#### GIVEN EXERCISE
Of the lines listed below, return exactly those that run from the line containing "const catrina = new THREE.Group();" through the line containing "obj.matrix_world = world", both included.
────────────────────
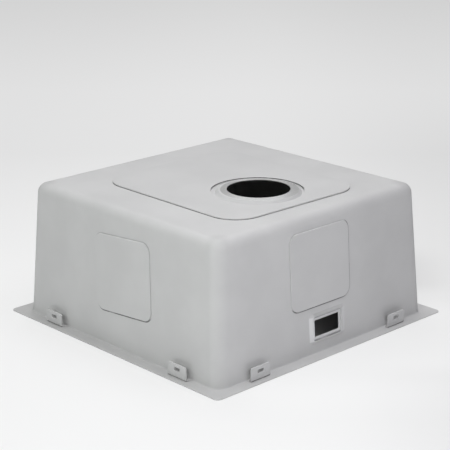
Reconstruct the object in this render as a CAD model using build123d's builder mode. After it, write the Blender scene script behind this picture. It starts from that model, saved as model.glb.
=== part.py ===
"""Single-bowl kitchen sink, pressed from one steel sheet, standing upside down on its rim.

All sizes are in millimetres. The origin is the centre of the square rim, on the face that the rim
stands on. +Z points up, away from the rim and out of the drain. -Y is the rear wall, which has the
overflow window, and -X is the left wall.
"""

from build123d import *
from math import atan, cos, sin, tan
import os

# Rim and bowl
rim_width = 450.0
rim_depth = 450.0
rim_ledge = 18.5
rim_corner = 7.5
sheet = 1.2
bowl_height = 198.0
wall_inset = 11.8
corner_radius = 17.0
bottom_radius = 15.0
rim_bend = 2.0

# Drain: a raised seat for a basket strainer, with the hole in its middle
drain_y = -71.0
drain_radius = 45.0
seat_radius = 57.0
seat_edge_rise = 4.4
seat_rise = 5.5
seat_flank = 4.6
seat_foot_radius = 2.0
seat_edge_radius = 0.8

# Overflow: a window in the rear wall, on a flat ledge inside a pressed bead
overflow_width = 48.0
overflow_height = 24.0
overflow_corner = 1.5
overflow_level = 36.6
ledge_side = 3.4
ledge_top = 4.9
ledge_corner = 3.0
bead_rise = 1.8
bead_crest = 2.0
bead_side_slope = 6.5
bead_top_slope = 2.5

# Sound-deadening pads, glued on. Levels are heights above the rim. The bottom pad is cut out round the
# drain's seat with a clearance, and sits a little forward of it
bottom_pad_width = 247.4
bottom_pad_depth = 284.2
bottom_pad_y = -13.1
bottom_pad_turn = -0.8
bottom_pad_corner = 42.0
bottom_pad_thickness = 2.4
cutout_clearance = 4.4
cutout_shift = 2.3
side_pad_width = 115.0
side_pad_height = 108.8
side_pad_corner = 14.0
side_pad_thickness = 1.5
side_pad_level = 115.0
rear_pad_x = -10.1
rear_pad_level = 123.2
left_pad_y = -10.9
left_pad_level = 107.3
left_pad_tilt = 4.5
pad_edge_radius = 0.5

# Clip lugs, bent from strip and welded to the rim. Insets run from the rim's end to a lug's middle
lug_sheet = 1.5
lug_width = 35.0
lug_height = 19.8
lug_corner = 2.5
lug_bend = 2.2
lug_gap = 7.4
foot_depth = 5.2
slot_width = 11.0
slot_height = 5.2
slot_corner = 1.0
slot_level = 12.3
rear_left_lug_inset = 86.8
rear_right_lug_inset = 90.2
left_rear_lug_inset = 88.7
left_front_lug_inset = 93.7
hidden_lug_inset = 89.0

# Walls, by the level direction that each one faces
rear = Vector(0, -1, 0)
right = Vector(1, 0, 0)
front = Vector(0, 1, 0)
left = Vector(-1, 0, 0)

# Walls lean inwards as they rise from the rim
foot_reach_x = rim_width / 2 - rim_ledge
foot_reach_y = rim_depth / 2 - rim_ledge
lean = atan(wall_inset / bowl_height)
wall_run = sheet / cos(lean)


def along(wall):
    """Level direction that runs to the right along a wall, as seen from outside."""
    return Vector(0, 0, 1).cross(wall)


def wall_foot(wall):
    """Middle of a wall's foot, where its outer face would meet the floor."""
    return Vector(wall.X * foot_reach_x, wall.Y * foot_reach_y, 0)


def wall_face(wall, distance, level):
    """Outer face of a wall at a place: x runs along it, y climbs it, and z points out of it."""
    normal = wall * cos(lean) + Vector(0, 0, 1) * sin(lean)
    foot = Plane(wall_foot(wall), x_dir=along(wall), z_dir=normal)
    return Plane(foot * Location((distance, level / cos(lean), 0)))


def level_face(part, height):
    """The level face of a part that is nearest to a height."""
    level = part.faces().filter_by(Plane.XY)
    return level.sort_by(lambda face: abs(face.center().Z - height))[0]


def bowl_section(height, thickness):
    """Outline of the bowl at a height, moved in from the outer face by a thickness."""
    moved_in = wall_inset * height / bowl_height + thickness
    width = 2 * (foot_reach_x - moved_in)
    depth = 2 * (foot_reach_y - moved_in)
    return RectangleRounded(width, depth, corner_radius - thickness)


# The seat slopes gently up to the hole, and its flank drops to the bowl's bottom
flank_slope = atan(seat_edge_rise / seat_flank)
seat_foot = seat_radius + seat_flank
hollow_foot = seat_foot + sheet / tan(flank_slope) - sheet / sin(flank_slope)
hollow_edge = hollow_foot - seat_edge_rise / tan(flank_slope)
drain_plane = Plane((0, drain_y, bowl_height), x_dir=(1, 0, 0), z_dir=(0, -1, 0))
drain_axis = Axis((0, drain_y, bowl_height), (0, 0, 1))

overflow_face = wall_face(rear, 0, overflow_level)
ledge_width = overflow_width + 2 * ledge_side
ledge_height = overflow_height + 2 * ledge_top


def seat_section(foot, edge, thickness):
    """Half section through the drain's seat, moved down from its top face by a thickness."""
    with BuildLine() as outline:
        Polyline(
            (0, -thickness - sheet),
            (foot, -thickness - sheet),
            (foot, -thickness),
            (edge, seat_edge_rise - thickness),
            (drain_radius, seat_rise - thickness),
            (0, seat_rise - thickness),
            close=True,
        )
    return make_face(outline.edges())


def overflow_bead(face, thickness):
    """Ring that rises round the ledge, with its inner flank moved out by a thickness."""
    crest_corner = ledge_corner + bead_crest
    crest_width = ledge_width + 2 * bead_crest
    crest_height = ledge_height + 2 * bead_crest
    outer_width = crest_width + 2 * bead_side_slope
    outer_height = crest_height + 2 * bead_top_slope
    with BuildPart(mode=Mode.PRIVATE) as ring:
        with BuildSketch(face):
            RectangleRounded(outer_width, outer_height, crest_corner + bead_top_slope)
        with BuildSketch(face.offset(bead_rise)):
            RectangleRounded(crest_width, crest_height, crest_corner)
        loft(ruled=True)
        with BuildSketch(face):
            hollow_width = ledge_width + 2 * thickness
            RectangleRounded(hollow_width, ledge_height + 2 * thickness, ledge_corner + thickness)
        extrude(amount=bead_rise, mode=Mode.SUBTRACT)
    return ring.part


# The bowl, its rim, the drain's seat and the overflow's bead are one pressed sheet
with BuildPart() as bowl:
    with BuildSketch(Plane.XY):
        bowl_section(0, 0)
    with BuildSketch(Plane.XY.offset(bowl_height)):
        bowl_section(bowl_height, 0)
    loft(ruled=True)
    fillet(bowl.faces().sort_by(Axis.Z)[-1].edges(), bottom_radius)

    # Flat rim round the mouth, bent out of the walls
    with BuildSketch(Plane.XY):
        RectangleRounded(rim_width, rim_depth, rim_corner)
    extrude(amount=sheet)
    fillet(level_face(bowl, sheet).inner_wires()[0].edges(), rim_bend)

    # Raised seat round the drain
    with BuildSketch(drain_plane):
        seat = seat_section(seat_foot, seat_radius, 0)
        fillet(seat.vertices().sort_by_distance((seat_radius, seat_edge_rise))[0], seat_edge_radius)
    revolve(axis=drain_axis)
    fillet(level_face(bowl, bowl_height).inner_wires()[0].edges(), seat_foot_radius)

    # Bead round the overflow
    add(overflow_bead(overflow_face, 0))

    # Inside of the bowl, hollow under the seat and behind the bead
    with BuildPart(mode=Mode.PRIVATE) as inside:
        with BuildSketch(Plane.XY):
            bowl_section(0, wall_run)
        with BuildSketch(Plane.XY.offset(bowl_height - sheet)):
            bowl_section(bowl_height - sheet, wall_run)
        loft(ruled=True)
        fillet(inside.faces().sort_by(Axis.Z)[-1].edges(), bottom_radius - sheet)
        with BuildSketch(drain_plane):
            seat_section(hollow_foot, hollow_edge, sheet)
        revolve(axis=drain_axis)
        add(overflow_bead(overflow_face.offset(-sheet), sheet))
    add(inside.part, mode=Mode.SUBTRACT)
    fillet(level_face(bowl, 0).inner_wires()[0].edges(), rim_bend + sheet)
    inner_bottom = level_face(bowl, bowl_height - sheet)
    fillet(inner_bottom.inner_wires()[0].edges(), seat_foot_radius + sheet)

    # Drain hole and overflow window
    with BuildSketch(Plane.XY.offset(bowl_height)):
        with Locations((0, drain_y)):
            Circle(drain_radius)
    extrude(amount=2 * seat_rise, mode=Mode.SUBTRACT)
    with BuildSketch(overflow_face):
        RectangleRounded(overflow_width, overflow_height, overflow_corner)
    extrude(amount=2 * sheet, both=True, mode=Mode.SUBTRACT)
bowl.part.label = "bowl"

# Large pad on the bowl's bottom, cut out round the drain's seat
with BuildPart() as bottom_pad:
    with BuildSketch(Plane.XY.offset(bowl_height)):
        with Locations((0, bottom_pad_y)):
            RectangleRounded(
                bottom_pad_width, bottom_pad_depth, bottom_pad_corner, rotation=bottom_pad_turn
            )
        with Locations((0, drain_y + cutout_shift)):
            Circle(seat_foot + cutout_clearance, mode=Mode.SUBTRACT)
    extrude(amount=bottom_pad_thickness)
    fillet(bottom_pad.faces().sort_by(Axis.Z)[-1].edges(), pad_edge_radius)
bottom_pad.part.label = "bottom_pad"

os.makedirs("parts", exist_ok=True)
export_step(bowl.part, "parts/bowl.step")
export_step(bottom_pad.part, "parts/bottom_pad.step")

# One pad on each wall: name, wall, distance along it, level and tilt
side_pads = (
    ("rear_pad", rear, rear_pad_x, rear_pad_level, 0),
    ("left_pad", left, -left_pad_y, left_pad_level, left_pad_tilt),
    ("front_pad", front, 0, side_pad_level, 0),
    ("right_pad", right, 0, side_pad_level, 0),
)
for name, wall, distance, level, tilt in side_pads:
    pad_face = Plane(wall_face(wall, distance, level) * Rotation(0, 0, tilt))
    outward = Axis(pad_face.origin, pad_face.z_dir)
    with BuildPart() as side_pad:
        with BuildSketch(pad_face):
            RectangleRounded(side_pad_width, side_pad_height, side_pad_corner)
        extrude(amount=side_pad_thickness)
        fillet(side_pad.faces().sort_by(outward)[-1].edges(), pad_edge_radius)
    side_pad.part.label = name
    export_step(side_pad.part, f"parts/{name}.step")

# Two lugs on each side of the rim: name, wall and distance along it
half_width = rim_width / 2
half_depth = rim_depth / 2
lugs = (
    ("rear_left_lug", rear, rear_left_lug_inset - half_width),
    ("rear_right_lug", rear, half_width - rear_right_lug_inset),
    ("left_rear_lug", left, half_depth - left_rear_lug_inset),
    ("left_front_lug", left, left_front_lug_inset - half_depth),
    ("front_left_lug", front, half_width - hidden_lug_inset),
    ("front_right_lug", front, hidden_lug_inset - half_width),
    ("right_rear_lug", right, hidden_lug_inset - half_depth),
    ("right_front_lug", right, half_depth - hidden_lug_inset),
)
for name, wall, distance in lugs:
    corner = wall_foot(wall) + along(wall) * distance
    corner += wall * (lug_gap + lug_sheet) + Vector(0, 0, sheet)
    end_plane = Plane(corner, x_dir=-wall, z_dir=along(wall))
    plate_plane = Plane(corner, x_dir=along(wall), z_dir=wall)
    with BuildPart() as lug:
        # Bent strip: its end shows the plate standing up and the foot running to the wall
        with BuildSketch(end_plane):
            with BuildLine():
                Polyline(
                    (0, 0),
                    (foot_depth, 0),
                    (foot_depth, lug_sheet),
                    (lug_sheet, lug_sheet),
                    (lug_sheet, lug_height),
                    (0, lug_height),
                    close=True,
                )
            strip = make_face()
            outer_bend = strip.vertices().sort_by_distance((0, 0))[0]
            inner_bend = strip.vertices().sort_by_distance((lug_sheet, lug_sheet))[0]
            fillet(outer_bend, lug_bend)
            fillet(inner_bend, lug_bend - lug_sheet)
        extrude(amount=lug_width / 2, both=True)

        # Front outline: rounded upper corners, and the slot
        with BuildSketch(plate_plane):
            with Locations((0, lug_height / 2)):
                plate = Rectangle(lug_width, lug_height)
            fillet(plate.vertices().group_by(Axis.Y)[-1], lug_corner)
            with Locations((0, slot_level)):
                RectangleRounded(slot_width, slot_height, slot_corner, mode=Mode.SUBTRACT)
        extrude(amount=-foot_depth, mode=Mode.INTERSECT)
    lug.part.label = name
    export_step(lug.part, f"parts/{name}.step")
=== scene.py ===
"""Looks of a kitchen sink that stands upside down on its rim, in metres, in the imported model's frame.

A matt sprayed coat covers the outside, the pads and the lugs. The inside and the rim's show face are
bare brushed steel, and the drain's seat was covered from most of the spray.
"""

import math

import bpy
import numpy as np
from mathutils import Matrix, Vector


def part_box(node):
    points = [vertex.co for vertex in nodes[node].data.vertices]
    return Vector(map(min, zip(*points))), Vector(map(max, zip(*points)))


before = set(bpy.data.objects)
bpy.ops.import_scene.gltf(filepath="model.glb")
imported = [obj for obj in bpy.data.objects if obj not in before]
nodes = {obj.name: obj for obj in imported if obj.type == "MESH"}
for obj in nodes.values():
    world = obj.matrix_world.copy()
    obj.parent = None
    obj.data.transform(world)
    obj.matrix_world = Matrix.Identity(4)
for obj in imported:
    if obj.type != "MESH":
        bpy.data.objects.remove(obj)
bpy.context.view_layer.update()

# Sizes of the sink that the finishes follow
MM = 0.001
bowl_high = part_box("bowl")[1]
rim_half = bowl_high.x
sink_top = bowl_high.z
sheet = 1.2 * MM
seat_rise = 5.5 * MM
bottom_level = sink_top - seat_rise
rim_ledge = 18.5 * MM
wall_foot_reach = rim_half - rim_ledge
wall_inset = 11.8 * MM
wall_lean = math.atan(wall_inset / bottom_level)
ledge_half = (27.4 * MM, 16.9 * MM)
ledge_corner = 3.0 * MM
ledge_level = 36.6 * MM
side_pad_half = (57.5 * MM, 54.4 * MM)
side_pad_corner = 14.0 * MM
cutout_place = (0.0, -68.7 * MM)
cutout_radius = 66.0 * MM
lug_names = tuple(sorted(name for name in nodes if name.endswith("_lug")))

# Photograph's camera
image_width = 450
focal_px = 1435.05
camera_place = Vector((-1358.1, -1449.0, 772.3)) * MM
camera_yaw = math.radians(43.175)
camera_pitch = math.radians(17.832)
camera_roll = math.radians(-0.435)

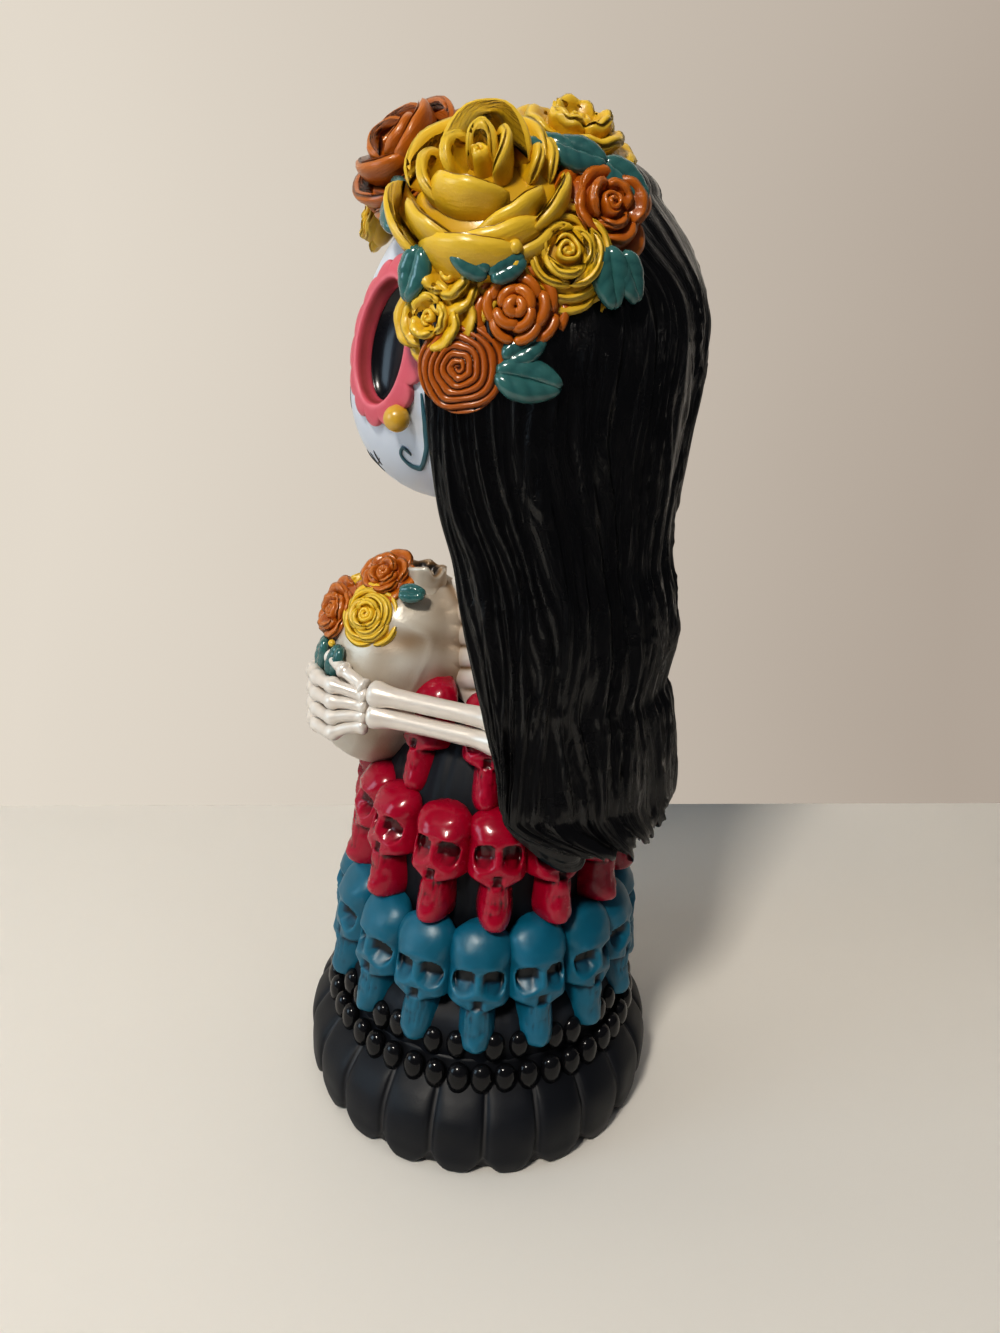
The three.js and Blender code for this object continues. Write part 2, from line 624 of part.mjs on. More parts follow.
// Whether a corner can be drawn along an edge onto its neighbour: the skin stays closed, no face turns over,
// and nothing moves further than the tolerance.
function canDraw(points, faces, around, from, onto, tolerance) {
  const beside = (i) => new Set([...around[i]].flatMap((f) => faces[f]));
  const shared = [...beside(from)].filter((i) => i !== from && i !== onto && beside(onto).has(i));
  if (shared.length !== 2) return false;
  for (const f of around[from]) {
    const face = faces[f];
    if (face.includes(onto)) continue;
    const before = triangleOf(points, face);
    const after = triangleOf(points, face.map((i) => (i === from ? onto : i)));
    if (isSliver(before)) continue;
    const plane = before.getPlane(new THREE.Plane());
    if (isSliver(after) || Math.abs(plane.distanceToPoint(points[onto])) > tolerance) return false;
    if (after.getNormal(new THREE.Vector3()).dot(plane.normal) < 0.3) return false;
  }
  return true;
}

// The joins leave slivers and corners that nothing turns on: these are drawn onto their neighbours.
function thinned(points, faces, tolerance) {
  const around = points.map(() => new Set());
  faces.forEach((face, f) => face.forEach((i) => around[i].add(f)));
  for (const allowed of [tolerance / 8, tolerance / 2, tolerance]) {
    for (let from = 0; from < points.length; from++) {
      const neighbours = [...new Set([...around[from]].flatMap((f) => faces[f]))].filter((i) => i !== from);
      neighbours.sort((a, b) => points[a].distanceTo(points[from]) - points[b].distanceTo(points[from]));
      const onto = neighbours.find((i) => canDraw(points, faces, around, from, i, allowed));
      if (onto === undefined) continue;
      for (const f of around[from]) {
        if (faces[f].includes(onto)) {
          faces[f].forEach((i) => i !== from && around[i].delete(f));
          faces[f] = null;
        } else {
          faces[f] = faces[f].map((i) => (i === from ? onto : i));
          around[onto].add(f);
        }
      }
      around[from].clear();
    }
  }
  return faces.filter((face) => face !== null);
}

function meshOf(solid, name, colour) {
  const { vertProperties, triVerts } = solid.getMesh();
  const points = [];
  for (let i = 0; i < vertProperties.length; i += 3) points.push(vector(vertProperties.subarray(i, i + 3)));
  const faces = [];
  for (let i = 0; i < triVerts.length; i += 3) faces.push([...triVerts.subarray(i, i + 3)]);
  const kept = thinned(points, outerFaces(points, faces), THINNING);
  const geometry = new THREE.BufferGeometry().setFromPoints(points);
  geometry.setIndex(kept.flat());
  geometry.computeVertexNormals();
  const material = new THREE.MeshStandardMaterial({ color: colour, roughness: 0.4, metalness: 0 });
  const mesh = new THREE.Mesh(geometry, material);
  mesh.name = name;
  return mesh;
}

const catrina = new THREE.Group();
catrina.add(meshOf(figure(), "catrina_figure", 0x2a2c30));

export default catrina;
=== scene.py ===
# A painted resin catrina, about 24 cm tall, on a pale table.
# Sizes are in millimetres and are turned into metres where each mesh is made. She faces -Y, her left is +X.
import itertools
import bpy
import numpy as np
from mathutils import Matrix, Vector


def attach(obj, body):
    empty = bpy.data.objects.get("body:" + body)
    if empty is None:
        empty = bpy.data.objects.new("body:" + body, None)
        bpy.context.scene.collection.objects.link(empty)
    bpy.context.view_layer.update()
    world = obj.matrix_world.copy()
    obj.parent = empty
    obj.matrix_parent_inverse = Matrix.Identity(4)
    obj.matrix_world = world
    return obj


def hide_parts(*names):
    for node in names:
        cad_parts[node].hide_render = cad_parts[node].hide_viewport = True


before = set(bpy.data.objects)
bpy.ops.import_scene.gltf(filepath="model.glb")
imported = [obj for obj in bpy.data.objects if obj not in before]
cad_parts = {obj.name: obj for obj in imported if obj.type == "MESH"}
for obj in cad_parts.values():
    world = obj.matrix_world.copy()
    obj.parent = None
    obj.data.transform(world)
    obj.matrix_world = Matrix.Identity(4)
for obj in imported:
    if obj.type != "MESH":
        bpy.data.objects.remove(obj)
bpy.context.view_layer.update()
millimetre = 0.001

# The view, in metres, degrees and millimetres of lens: from her left and a little above, rolled slightly.
view = {
    "away": 0.240,
    "height": 0.195,
    "aside": -0.0003,
    "down": 19.0,
    "roll": 3.7,
    "lens": 27.0,
    "sensor": 36,
    "clipStart": 0.01,
}


# A camera level with her left side, tilted down and rolled.
def setCamera(values):
    camera = bpy.data.objects.new("Camera", bpy.data.cameras.new("Camera"))
    bpy.context.scene.collection.objects.link(camera)
    down = np.radians(values["down"])
    back = Vector((np.cos(down), 0, np.sin(down)))
    up = Vector((-np.sin(down), 0, np.cos(down)))
    turn = Matrix((Vector((0, 1, 0)), up, back)).transposed()
    place = Matrix.Translation((values["away"], values["aside"], values["height"]))
    camera.matrix_world = place @ turn.to_4x4() @ Matrix.Rotation(np.radians(values["roll"]), 4, "Z")
    camera.data.lens = values["lens"]
    camera.data.sensor_width = values["sensor"]
    camera.data.clip_start = values["clipStart"]
    bpy.context.scene.camera = camera


setCamera(view)


# Directions of length 1.
def unit(vectors):
    return vectors / np.maximum(np.linalg.norm(vectors, axis=-1, keepdims=True), 1e-9)


# Lengths of vectors.
def lengthOf(vectors):
    return np.linalg.norm(vectors, axis=-1)


# The value a share of the way from low to high.
def between(low, high, share):
    return low + (high - low) * share


# From 0 at low to 1 at high, with no kink at either end.
def ease(low, high, value):
    share = np.clip((value - low) / (high - low), 0, 1)
    return share * share * (3 - 2 * share)


# A bell: 1 where the value is 0, and a third of that a width away.
def hill(value, width):
    return np.exp(-((value / width) ** 2))


# Equal steps once round, in radians, as one row.
def around(count):
    return (np.arange(count) * 2 * np.pi / count)[None, :]


# A pair of coordinates turned by an angle, from the first towards the second.
def spun(first, second, angle):
    return first * np.cos(angle) - second * np.sin(angle), first * np.sin(angle) + second * np.cos(angle)


# Two directions square to an axis and to each other, the first of them level from side to side.
def squareTo(axis):
    across = unit(np.cross(np.array([0, 1.0, 0]), axis))
    return across, np.cross(axis, across)


# A smooth curve through given values: between two places a cubic, whose slope at a place is the mean of the
# slopes on both sides, and level where they differ in sign, so that it never overshoots.
def curveThrough(at, places, values):
    places = np.asarray(places, float)
    values = np.asarray(values, float)
    steps = np.diff(places)
    slopes = np.diff(values) / steps
    tangents = np.concatenate([slopes[:1], (slopes[1:] + slopes[:-1]) / 2, slopes[-1:]])
    level = slopes[1:] * slopes[:-1] <= 0
    tangents[1:-1][level] = 0
    at = np.clip(at, places[0], places[-1])
    span = np.clip(np.searchsorted(places, at, side="right") - 1, 0, len(steps) - 1)
    t = (at - places[span]) / steps[span]
    start = values[span] * (1 + 2 * t) * (1 - t) ** 2 + tangents[span] * steps[span] * t * (1 - t) ** 2
    return start + values[span + 1] * t * t * (3 - 2 * t) + tangents[span + 1] * steps[span] * t * t * (t - 1)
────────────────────
#### WRITTEN ANSWER
const catrina = new THREE.Group();
catrina.add(meshOf(figure(), "catrina_figure", 0x2a2c30));

export default catrina;
=== scene.py ===
# A painted resin catrina, about 24 cm tall, on a pale table.
# Sizes are in millimetres and are turned into metres where each mesh is made. She faces -Y, her left is +X.
import itertools
import bpy
import numpy as np
from mathutils import Matrix, Vector


def attach(obj, body):
    empty = bpy.data.objects.get("body:" + body)
    if empty is None:
        empty = bpy.data.objects.new("body:" + body, None)
        bpy.context.scene.collection.objects.link(empty)
    bpy.context.view_layer.update()
    world = obj.matrix_world.copy()
    obj.parent = empty
    obj.matrix_parent_inverse = Matrix.Identity(4)
    obj.matrix_world = world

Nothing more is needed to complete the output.